Repeat exactly the lines from the start of the material below up to and including the "LAND_INNER_EDGE = 0.8" line.
>> Start Available data
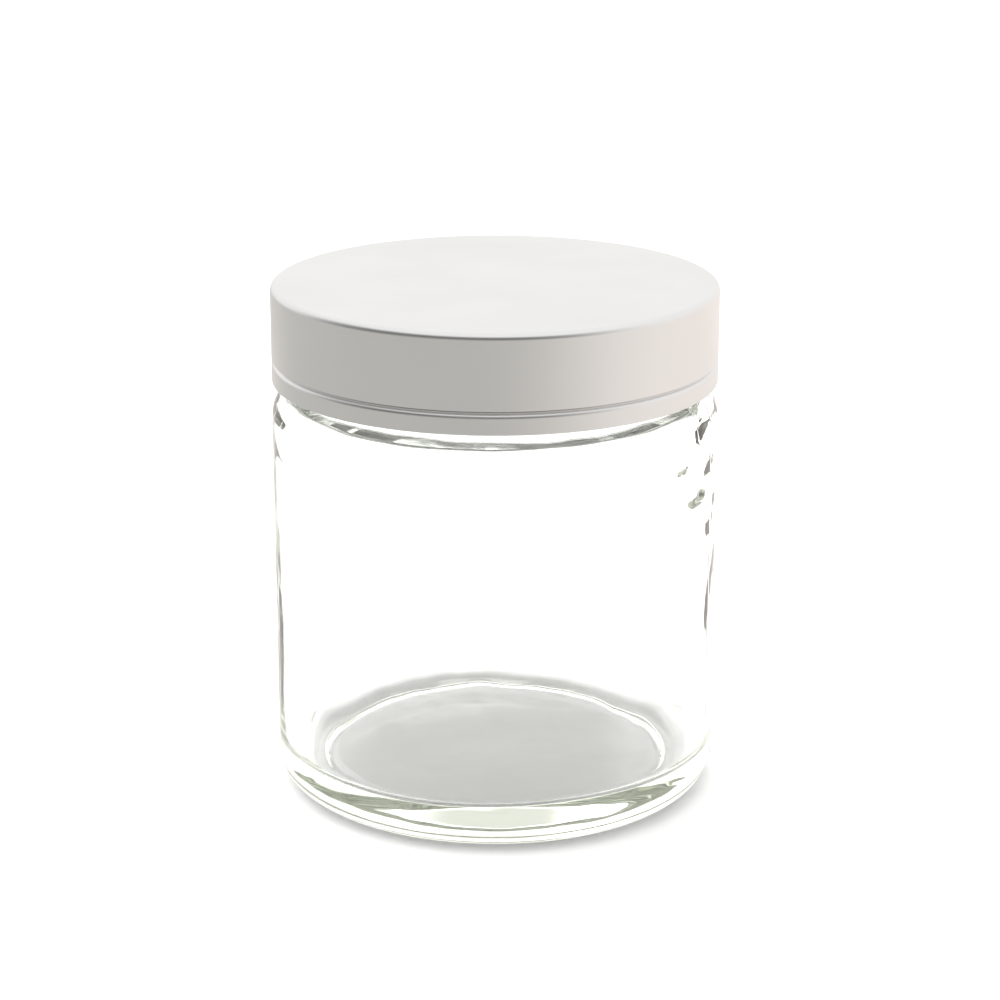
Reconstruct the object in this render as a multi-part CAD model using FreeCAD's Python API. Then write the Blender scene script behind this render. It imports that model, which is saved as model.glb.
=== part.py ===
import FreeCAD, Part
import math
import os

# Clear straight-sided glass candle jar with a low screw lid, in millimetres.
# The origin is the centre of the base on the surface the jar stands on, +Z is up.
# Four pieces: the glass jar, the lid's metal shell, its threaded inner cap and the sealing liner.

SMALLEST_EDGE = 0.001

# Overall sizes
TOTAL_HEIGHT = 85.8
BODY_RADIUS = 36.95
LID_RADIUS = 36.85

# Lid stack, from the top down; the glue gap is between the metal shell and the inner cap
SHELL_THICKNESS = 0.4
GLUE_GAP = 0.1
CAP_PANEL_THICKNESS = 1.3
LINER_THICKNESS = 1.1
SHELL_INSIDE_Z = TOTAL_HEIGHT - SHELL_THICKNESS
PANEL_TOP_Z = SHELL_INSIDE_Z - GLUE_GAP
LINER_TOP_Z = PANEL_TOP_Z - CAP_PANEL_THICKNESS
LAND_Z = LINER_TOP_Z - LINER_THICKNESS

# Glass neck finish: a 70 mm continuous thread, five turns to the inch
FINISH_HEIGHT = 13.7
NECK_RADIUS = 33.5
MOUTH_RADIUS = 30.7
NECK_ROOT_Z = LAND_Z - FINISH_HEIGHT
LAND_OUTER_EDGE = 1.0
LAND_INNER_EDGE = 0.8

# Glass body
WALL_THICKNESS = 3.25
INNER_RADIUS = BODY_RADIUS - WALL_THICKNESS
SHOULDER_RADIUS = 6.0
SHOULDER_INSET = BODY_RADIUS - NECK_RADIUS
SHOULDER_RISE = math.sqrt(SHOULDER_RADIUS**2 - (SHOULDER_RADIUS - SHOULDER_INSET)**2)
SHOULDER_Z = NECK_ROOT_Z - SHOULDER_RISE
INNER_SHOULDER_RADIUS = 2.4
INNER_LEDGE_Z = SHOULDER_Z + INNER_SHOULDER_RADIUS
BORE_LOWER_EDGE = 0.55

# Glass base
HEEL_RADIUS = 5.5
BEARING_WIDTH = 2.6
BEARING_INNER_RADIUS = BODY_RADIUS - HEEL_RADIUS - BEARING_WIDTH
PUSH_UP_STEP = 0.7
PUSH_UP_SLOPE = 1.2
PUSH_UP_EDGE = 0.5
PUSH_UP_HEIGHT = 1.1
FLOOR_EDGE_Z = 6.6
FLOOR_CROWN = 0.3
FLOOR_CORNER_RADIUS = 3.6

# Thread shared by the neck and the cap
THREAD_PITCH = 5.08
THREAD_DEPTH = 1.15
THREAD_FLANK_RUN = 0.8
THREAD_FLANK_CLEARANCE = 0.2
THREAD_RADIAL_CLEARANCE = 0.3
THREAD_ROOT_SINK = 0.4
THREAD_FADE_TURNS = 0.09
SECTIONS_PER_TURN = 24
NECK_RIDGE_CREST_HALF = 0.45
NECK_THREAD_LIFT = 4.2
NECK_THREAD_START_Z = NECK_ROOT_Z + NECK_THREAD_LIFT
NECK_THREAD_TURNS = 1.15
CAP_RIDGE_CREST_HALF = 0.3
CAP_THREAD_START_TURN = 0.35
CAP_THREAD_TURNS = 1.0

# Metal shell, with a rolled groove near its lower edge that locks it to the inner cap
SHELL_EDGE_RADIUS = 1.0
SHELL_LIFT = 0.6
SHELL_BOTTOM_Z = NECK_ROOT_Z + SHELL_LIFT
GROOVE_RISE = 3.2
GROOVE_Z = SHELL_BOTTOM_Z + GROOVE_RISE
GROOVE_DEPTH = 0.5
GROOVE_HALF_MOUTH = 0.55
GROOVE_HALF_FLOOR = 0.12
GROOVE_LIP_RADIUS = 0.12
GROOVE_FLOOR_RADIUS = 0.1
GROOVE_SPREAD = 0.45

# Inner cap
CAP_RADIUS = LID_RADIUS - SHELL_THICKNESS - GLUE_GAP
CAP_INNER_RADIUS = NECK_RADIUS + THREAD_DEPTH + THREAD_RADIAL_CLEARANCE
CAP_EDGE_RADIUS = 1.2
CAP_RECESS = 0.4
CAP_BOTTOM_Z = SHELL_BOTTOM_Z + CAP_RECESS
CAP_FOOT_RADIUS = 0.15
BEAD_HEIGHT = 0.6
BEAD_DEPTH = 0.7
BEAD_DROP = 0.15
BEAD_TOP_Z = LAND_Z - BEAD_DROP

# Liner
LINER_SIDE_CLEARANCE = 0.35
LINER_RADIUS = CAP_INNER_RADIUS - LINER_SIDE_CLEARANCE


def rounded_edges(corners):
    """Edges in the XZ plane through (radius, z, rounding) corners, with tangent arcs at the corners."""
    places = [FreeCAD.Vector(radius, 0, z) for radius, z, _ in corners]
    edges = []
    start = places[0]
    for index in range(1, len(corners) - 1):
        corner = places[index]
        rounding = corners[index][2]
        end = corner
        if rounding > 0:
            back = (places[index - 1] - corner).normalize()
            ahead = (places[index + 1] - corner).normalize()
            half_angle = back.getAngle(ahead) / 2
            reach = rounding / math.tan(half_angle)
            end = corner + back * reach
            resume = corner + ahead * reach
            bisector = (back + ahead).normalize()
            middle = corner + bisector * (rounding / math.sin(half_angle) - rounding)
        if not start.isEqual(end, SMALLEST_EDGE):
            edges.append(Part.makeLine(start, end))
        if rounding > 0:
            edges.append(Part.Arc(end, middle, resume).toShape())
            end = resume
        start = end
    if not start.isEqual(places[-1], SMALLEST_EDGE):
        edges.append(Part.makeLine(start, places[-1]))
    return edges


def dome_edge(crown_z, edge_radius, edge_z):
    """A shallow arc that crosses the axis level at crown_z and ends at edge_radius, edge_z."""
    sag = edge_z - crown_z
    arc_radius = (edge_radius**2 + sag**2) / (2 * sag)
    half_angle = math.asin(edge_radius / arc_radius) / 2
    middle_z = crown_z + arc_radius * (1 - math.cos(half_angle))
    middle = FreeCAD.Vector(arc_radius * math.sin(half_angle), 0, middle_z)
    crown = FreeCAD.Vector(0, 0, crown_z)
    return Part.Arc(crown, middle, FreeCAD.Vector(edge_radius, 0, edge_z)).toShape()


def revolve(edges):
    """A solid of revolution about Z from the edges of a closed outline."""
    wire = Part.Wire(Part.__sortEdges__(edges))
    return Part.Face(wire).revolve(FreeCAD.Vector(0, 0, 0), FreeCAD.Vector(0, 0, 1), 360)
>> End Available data
— Output for this task —
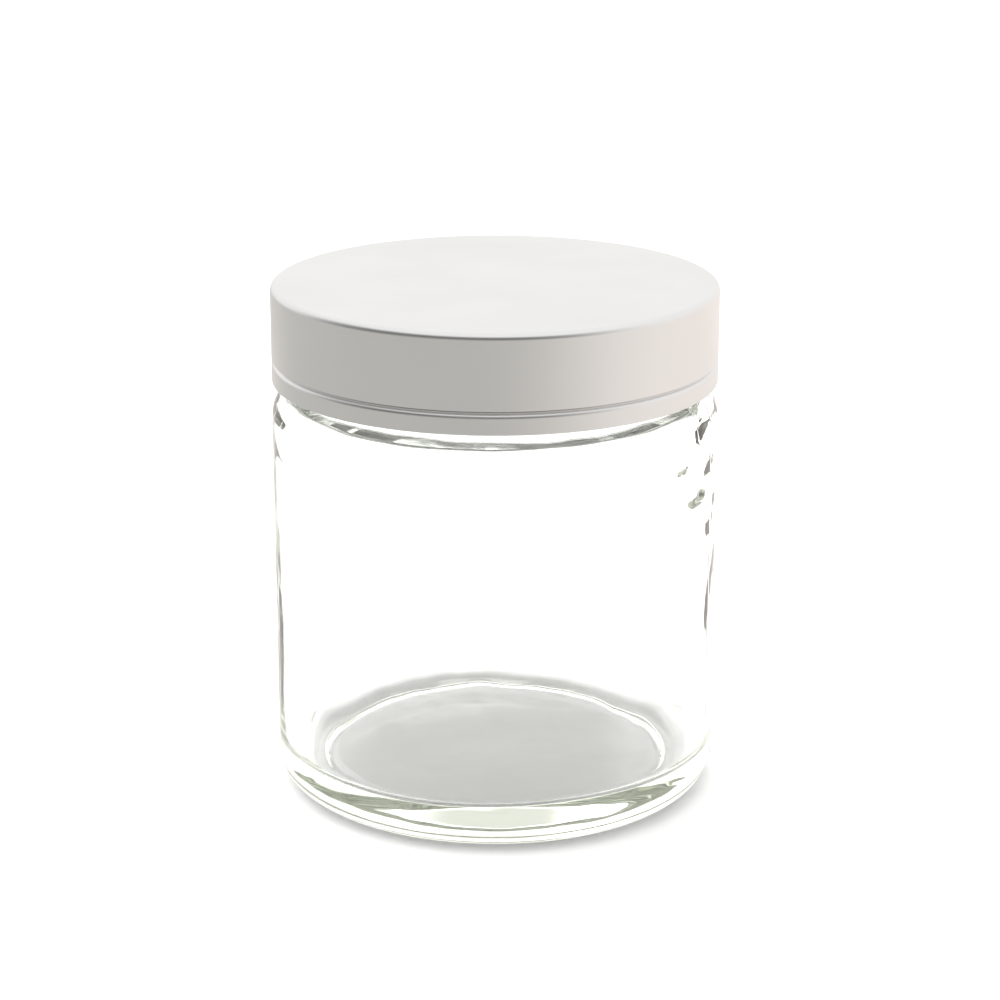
Reconstruct the object in this render as a multi-part CAD model using FreeCAD's Python API. Then write the Blender scene script behind this render. It imports that model, which is saved as model.glb.
=== part.py ===
import FreeCAD, Part
import math
import os

# Clear straight-sided glass candle jar with a low screw lid, in millimetres.
# The origin is the centre of the base on the surface the jar stands on, +Z is up.
# Four pieces: the glass jar, the lid's metal shell, its threaded inner cap and the sealing liner.

SMALLEST_EDGE = 0.001

# Overall sizes
TOTAL_HEIGHT = 85.8
BODY_RADIUS = 36.95
LID_RADIUS = 36.85

# Lid stack, from the top down; the glue gap is between the metal shell and the inner cap
SHELL_THICKNESS = 0.4
GLUE_GAP = 0.1
CAP_PANEL_THICKNESS = 1.3
LINER_THICKNESS = 1.1
SHELL_INSIDE_Z = TOTAL_HEIGHT - SHELL_THICKNESS
PANEL_TOP_Z = SHELL_INSIDE_Z - GLUE_GAP
LINER_TOP_Z = PANEL_TOP_Z - CAP_PANEL_THICKNESS
LAND_Z = LINER_TOP_Z - LINER_THICKNESS

# Glass neck finish: a 70 mm continuous thread, five turns to the inch
FINISH_HEIGHT = 13.7
NECK_RADIUS = 33.5
MOUTH_RADIUS = 30.7
NECK_ROOT_Z = LAND_Z - FINISH_HEIGHT
LAND_OUTER_EDGE = 1.0
LAND_INNER_EDGE = 0.8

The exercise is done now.